Dia akhirnya memilih yang pertama. Tiga bulan kemudian, dari hutan belantara Pidie, Hasan Tiro menyerukan Gerakan Aceh Merdeka (GAM). Sejak itu, di Aceh, bedil meletus lagi. Padahal daerah itu belum lama pulih dari pergolakan Darul Islam Daud Beureu’eh. Berbeda dari Beureu’eh yang mendekap Islam, Hasan menyodorkan gagasan baru: nasionalisme Aceh. Dia agak berhasil, setelah memperluas basis pendukungnya: kaum intelektual dan pemuda.
Adakah perjumpaannya dengan Nietzsche memantik pemberontakan itu? ”Kata-kata (Nietzsche) itu seperti petir melibas semua keraguanku,” tulisnya di catatan harian. Lalu selama tiga tahun dia bergerilya keluar masuk hutan. Terdesak operasi militer rezim Orde Baru, Hasan kabur ke luar negeri pada 1979. Dia sempat singgah di sejumlah negara, dan akhirnya menetap di Stockholm, Swedia.
Catatan masa gerilya itu diterbitkan di London pada 1981. Judulnya The Price of Freedom: the Unfinished Diary of Teungku Hasan di Tiro. Membaca stensil 238 halaman itu, kita seperti menemukan eksistensialisme bukan lagi sekadar gagasan, tapi aksi politik. Dari catatan harian itu, entah soal taktik gerilya, negasi atas sejarah Indonesia, sampai kontemplasi hidup dan kematian, terajut dalam satu garis merah: upaya rekonstruksi sejarah. Dan, yang menarik, Hasan mengolah paragraf dari Nietzsche dalam tafsirnya atas momen kesejarahan Aceh.
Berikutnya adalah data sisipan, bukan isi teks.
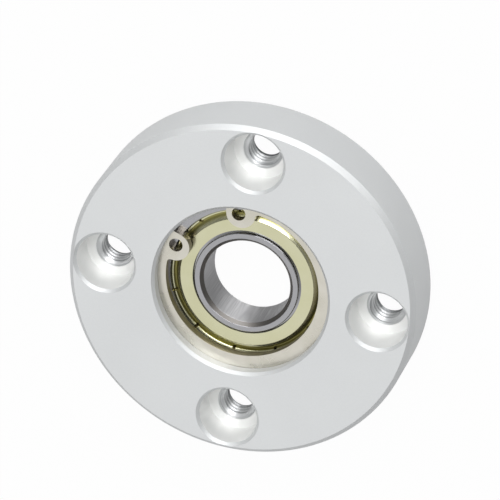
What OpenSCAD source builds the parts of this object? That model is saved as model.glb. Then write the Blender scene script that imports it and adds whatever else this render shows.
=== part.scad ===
// Round bearing housing for direct mounting, with a shielded ball bearing held by a retaining ring.
// The origin is on the bearing axis, in the plane of the mounting face, and +Z leaves the front face.

/* [Housing disc] */
// Diameter of the disc
disc_d = 48; // [47.5:0.5:60]
// Thickness of the disc from its mounting face to its front face
disc_t = 9; // [8.5:0.5:14]
// Chamfer round the front face
front_chamfer = 0.65; // [0.2:0.05:1]
// Chamfer round the mounting face
back_chamfer = 0.6; // [0.2:0.05:1]

/* [Pilot on the mounting face] */
// Diameter of the centring pilot
pilot_d = 30; // [27:0.5:32]
// Height of the pilot behind the mounting face
pilot_l = 2; // [1.5:0.25:4]
// Chamfer of the pilot's end, outside and inside
pilot_chamfer = 0.4; // [0.1:0.05:0.6]

/* [Screw holes] */
// Number of screw holes
screw_count = 4; // [3:1:6]
// Distance from the disc's edge to the axis of each screw hole
screw_inset = 5; // [4.75:0.25:5.5]
// Diameter of each counterbore
counterbore_d = 8.1; // [7:0.1:8.6]
// Depth of each counterbore below the front face
counterbore_depth = 4.9; // [3:0.1:6]
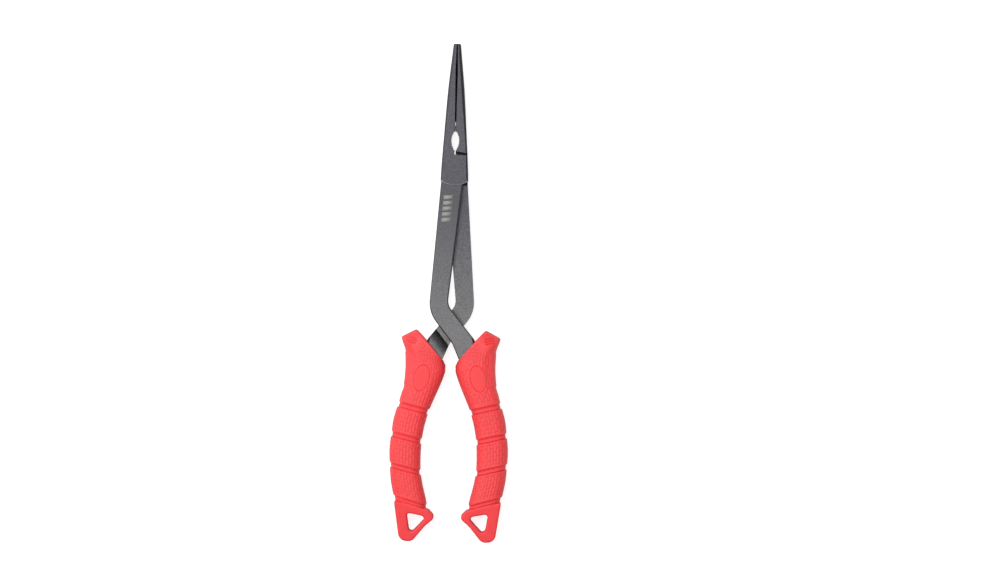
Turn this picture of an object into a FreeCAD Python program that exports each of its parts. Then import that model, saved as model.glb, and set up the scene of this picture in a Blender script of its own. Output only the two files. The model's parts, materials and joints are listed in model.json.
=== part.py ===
"""Long-reach needle-nose fishing pliers with dual-moulded grips, as separate solids.

The tool lies on its side on a table: +Y runs to the jaw tips, +X to the right and +Z up through the
thickness. Two forged halves, alike but for their meshing teeth, lap at a flush rivet. Each has a jaw
and a half-thickness arm that bows outwards and crosses the other arm before it becomes a full-thickness
shank and a tang. Over each tang sit a hard moulded core, with ribs between its pads and a lanyard eye,
and four soft pads.

Everything is drawn about the pivot, with the tool's middle plane at z = 0. The last step moves it so
that the origin is the middle of the footprint on the table.
"""
import math
import os

import FreeCAD, Part

# ---- driving dimensions, in mm, from the pivot's axis and the middle plane ----
TIP_Y = 74.5
HANDLE_END_Y = -217.5
PIVOT_TO_ORIGIN = -(TIP_Y + HANDLE_END_Y) / 2

HEAD_HALF_THICK = 5.5
ARM_HALF_THICK = 5.0
LAP_GAP = 0.05              # half of the gap between the two lapped layers
EDGE_ROUND = 0.8

# head blank: distance along the tool, half width, half thickness, corner radius
HEAD_SECTIONS = [
    (TIP_Y, 2.15, 2.3, 1.25),
    (64.0, 3.2, 2.95, 1.7),
    (50.0, 4.6, 3.8, 1.9),
    (36.0, 5.65, 4.65, 1.7),
    (24.0, 6.4, 5.2, 1.2),
    (10.0, 7.3, HEAD_HALF_THICK, 0.75),
    (-11.0, 8.15, HEAD_HALF_THICK, 0.75),
]
BOSS_END_Y = -8.6            # lowest point of the arc that ends the thick head
BOSS_CORNER_X, BOSS_CORNER_Y = 8.2, -6.0
BOSS_EDGE_ROUND = 0.4
TIP_ROUND = 0.6

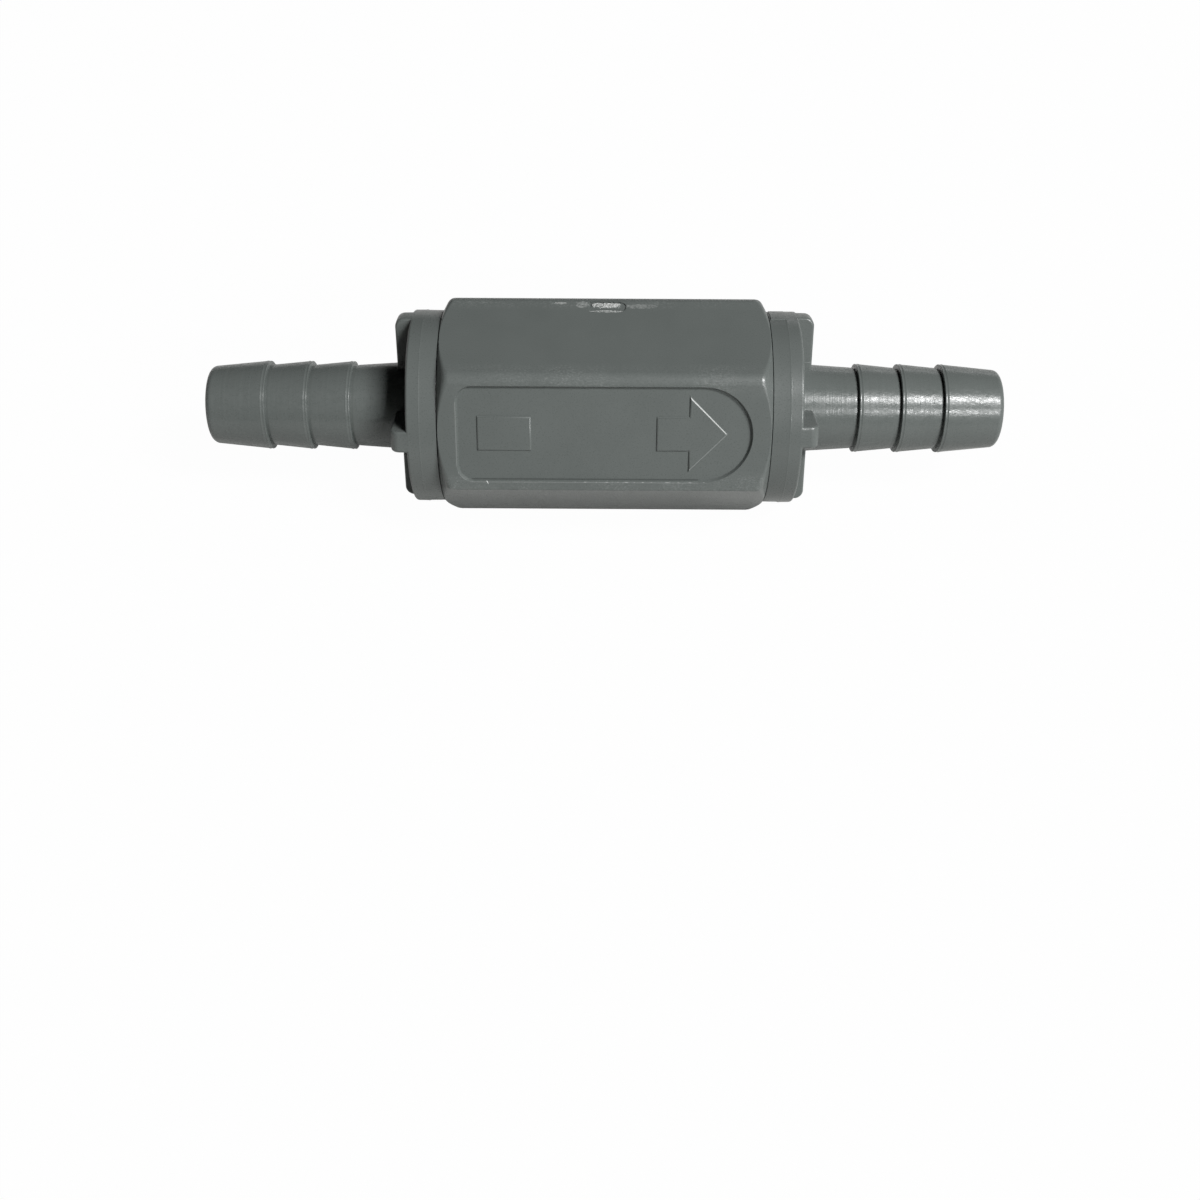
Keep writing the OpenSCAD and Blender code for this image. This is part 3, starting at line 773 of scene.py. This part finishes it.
endPiece = {
    'steps': 176, 'outletTurn': 1.5, 'inletTurn': 6, 'tip': 62.499, 'tipRadius': 6.15, 'tipRound': 1.1,
    # inside and round the spigot: radius, place along the flow
    'spigot': [(4.75, 29.25), (8, 26), (8, 13.5), (9.9, 13.5), (10.5, 14.1)], 'spigotSoft': 0.05,
    'boreRadius': 4.75, 'threadRadius': 10.5,
    'seat': 25.36, 'face': 30.0, 'flangeRadius': 15.1, 'flangeEdge': 0.4, 'seatStep': 0.05, 'seatSide': 2.5,
    # the mould's parting line stands a hair proud: out from the flange's radius, place along the flow
    'parting': [(-0.06, 27.72), (0.015, 27.96), (0.015, 28.0), (-0.02, 28.06)],
    'neckRadius': 6.9, 'neckFillet': 1.2, 'root': 6.36, 'crest': 6.95, 'ridges': [39.7, 46.35, 53.0],
    # a tight inner corner, the steep back, a land with a fine lip at each side, then the long taper
    'ridge': [('root', 0.03, -0.65), ('root', -0.05, -0.4), ('root', -0.14, -0.03), ('crest', -0.06, 0),
              ('crest', -0.01, 0.03), ('crest', 0.01, 0.09), ('crest', -0.02, 0.2), ('crest', -0.025, 0.42),
              ('crest', 0.025, 0.53), ('crest', 0.02, 0.6), ('crest', -0.04, 0.74)],
}

gripRib = {
    'count': 4, 'thickness': 3.4, 'foot': 5.8, 'start': 28.6, 'top': 32.45, 'radius': 15.07, 'corner': 1.35,
    'cornerSteps': 8, 'edge': 0.35, 'edgeSteps': 3,
}

mouldPad = {
    'width': 5, 'round': 118.5, 'foot': 14.2, 'radius': 15.16, 'start': 25.55, 'end': 27.95, 'edge': 0.06,
    'edgeSteps': 2,
}


def endProfile():
    s = endPiece
    fillet, edge, face, outer = s['neckFillet'], s['flangeEdge'], s['face'], s['flangeRadius']
    seatEdge = outer - s['seatStep'] - s['seatSide'] * mouldDraft
    parting = [(outer + out, along) for out, along in s['parting']]
    inside = [(s['boreRadius'], s['tip']), *s['spigot'], (s['threadRadius'], s['seat'])]
    inside += [(seatEdge, s['seat']), parting[0]]
    points = softCorners(inside, s['spigotSoft'], closed=False) + parting[1:]
    points += arc((outer - mouldDraft * 2 - edge, face - edge), edge, 0, 90, 6)
    points += arc((s['neckRadius'] + fillet, face + fillet), fillet, 270, 180, 8)
    for ridge in s['ridges']:
        points += [(s[base] + out, ridge + along) for base, out, along in s['ridge']]
    points += arc((s['tipRadius'] - s['tipRound'], s['tip'] - s['tipRound']), s['tipRound'], 0, 90, 8)
    return points


def makeBlock(name, start, end, thickness, foot, top, draft, strips=8):
    # a block on the top of the flange, whose upper face follows the round
    block = startBlock(name, (end - start, thickness, top - foot), ((start + end) / 2, 0, (foot + top) / 2))
    for i in range(1, strips):
        choose(block, 'FACE', anyPart)
        bpy.ops.mesh.bisect(plane_co=(0, thickness * (i / strips - 0.5), 0), plane_no=(0, 1, 0))
    choose(block, 'VERT', lambda v: v.co.z > top - samePoint)
    placeChosen(block, lambda co: Vector((co.x, co.y, sqrt((top - draft * (co.x - start)) ** 2 - co.y ** 2))))
    return block


def makeRib():
    s = gripRib

    def outerEdge(edge):
        return all(v.co.z > s['radius'] - 1 and v.co.x > s['top'] - samePoint for v in edge.verts)

    def sideEdge(edge):
        # between a side of the rib and a face that isn't one, away from the rib's hidden start
        sides = [abs(face.normal.y) > 0.9 for face in edge.link_faces]
        return any(sides) and not all(sides) and max(v.co.x for v in edge.verts) > s['start'] + samePoint

    rib = makeBlock('gripRib', s['start'], s['top'], s['thickness'], s['foot'], s['radius'], mouldDraft)
    choose(rib, 'EDGE', outerEdge)
    bpy.ops.mesh.bevel(offset=s['corner'], segments=s['cornerSteps'], affect='EDGES')
    choose(rib, 'EDGE', sideEdge)
    bpy.ops.mesh.bevel(offset=s['edge'], segments=s['edgeSteps'], affect='EDGES')
    return rib


def makePad():
    s = mouldPad
    pad = makeBlock('mouldPad', s['start'], s['end'], s['width'], s['foot'], s['radius'], 0)
    choose(pad, 'FACE', facesUp)
    bpy.ops.mesh.region_to_loop()
    bpy.ops.mesh.bevel(offset=s['edge'], segments=s['edgeSteps'], affect='EDGES')
    pad.rotation_euler = (radians(90 - s['round']), 0, 0)
    settle(pad)
    return pad


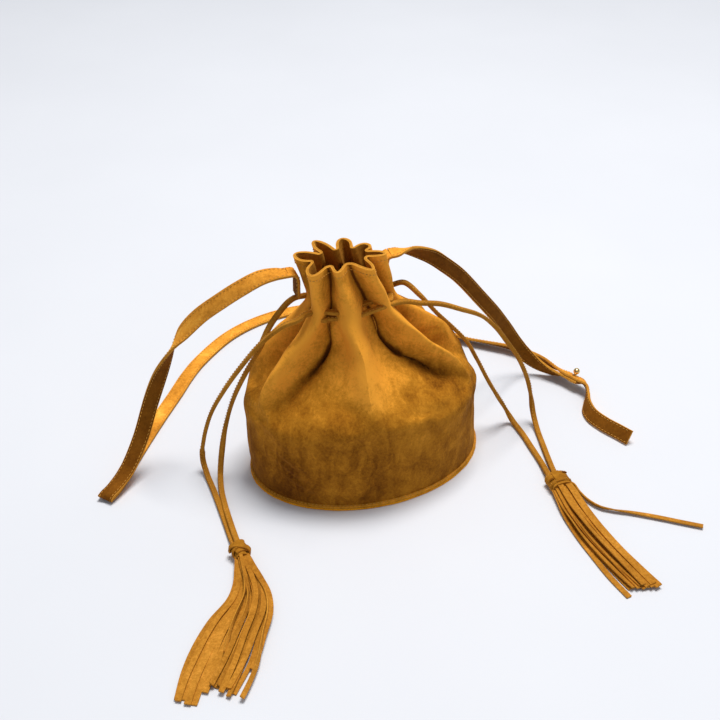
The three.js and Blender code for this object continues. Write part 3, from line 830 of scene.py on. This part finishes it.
def build_laces():
    laces = {}
    for (side, half), ends in LACE_ENDS.items():
        name = f"lace_{side}_{half}"
        route = LACE_RUNS[side, half] + ends
        laces[side, half] = add_lace(name, route, f"{side}_lace", f"{side}_lace_{half}")
    for side, sign in (("left", 1), ("right", -1)):
        bend = [(NECK_X + sign * reach, y, LACE_Z[side]) for reach, y in LACE_BEND]
        route = [(x, -y, z) for x, y, z in bend] + bend[::-1]
        add_lace(f"lace_{side}_bend", route, "pouch", f"{side}_lace_bend")
    return laces


# ---- tassels ----
# The middle of each tassel's head.
HEAD = {"left": (-0.1543, -0.0977, 0.0078), "right": (0.1535, -0.1115, 0.0075)}


def squareness(c, s, power):
    """What to divide a circle's radius by, to square it off as power rises from 2."""
    return (abs(c) ** power + abs(s) ** power) ** (1 / power)


def turned(pile, centre, stations, sides, slot, oval=1.0, square=2.0):
    """A closed form round a line along -Y: stations are (distance from the centre, radius)."""
    points = []
    for far, radius in stations:
        for c, s in circle(sides):
            reach = radius / squareness(c, s, square)
            points.append((centre[0] + reach * c, centre[1] - far, centre[2] + reach * s * oval))
    pile.add(points, ring_faces(len(stations), sides, capped=True), slot)


def flat_strip(width, thickness):
    """The section of a cut strip, with its corners a little rubbed on the outer side."""
    w, t = width / 2, thickness / 2
    return [(-w, -t), (-w, 0.3 * t), (-0.86 * w, t), (0, 1.1 * t), (0.86 * w, t), (w, 0.3 * t), (w, -t)]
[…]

Tampaknya, penting menjenguk kembali catatannya itu kini. Lelaki 83 tahun itu pulang ke tanah kelahirannya, sepekan setelah Idul Fitri lalu. Kali ini dia kembali tanpa letusan senjata. Aceh sudah tiga tahun damai. Hasan pun disambut seperti pahlawan pulang dari pengasingan. Anak-anak muda—mungkin belum lahir saat dia mencetuskan gerakan perlawanan itu—pekan lalu berdiri menyambutnya di sepanjang jalan. Mereka mengibarkan bendera Partai Aceh, satu partai lokal milik para bekas kombatan. Partai itu kini legal dan berhak ikut pemilu.
Di Masjid Raya Baiturrahman, Banda Aceh, Hasan Tiro disambut puluhan ribu orang. Dia dipanggil ”Wali” karena menabalkan dirinya penerus ”Wali Nanggroe”, atau ”penjaga negeri”; satu takhta darurat bentukan Kesultanan Aceh masa perang Belanda. Diceritakan, Wali terakhir adalah Teungku Ma’at di Tiro, anak Teungku Chik Muhammad Saman di Tiro, yang kita kenang sebagai pahlawan nasional itu. Ma’at tewas di Alue Bhot, Pidie, setelah bertempur dengan Belanda, 3 Desember 1911. Dia adalah paman Hasan Tiro dari garis ibu.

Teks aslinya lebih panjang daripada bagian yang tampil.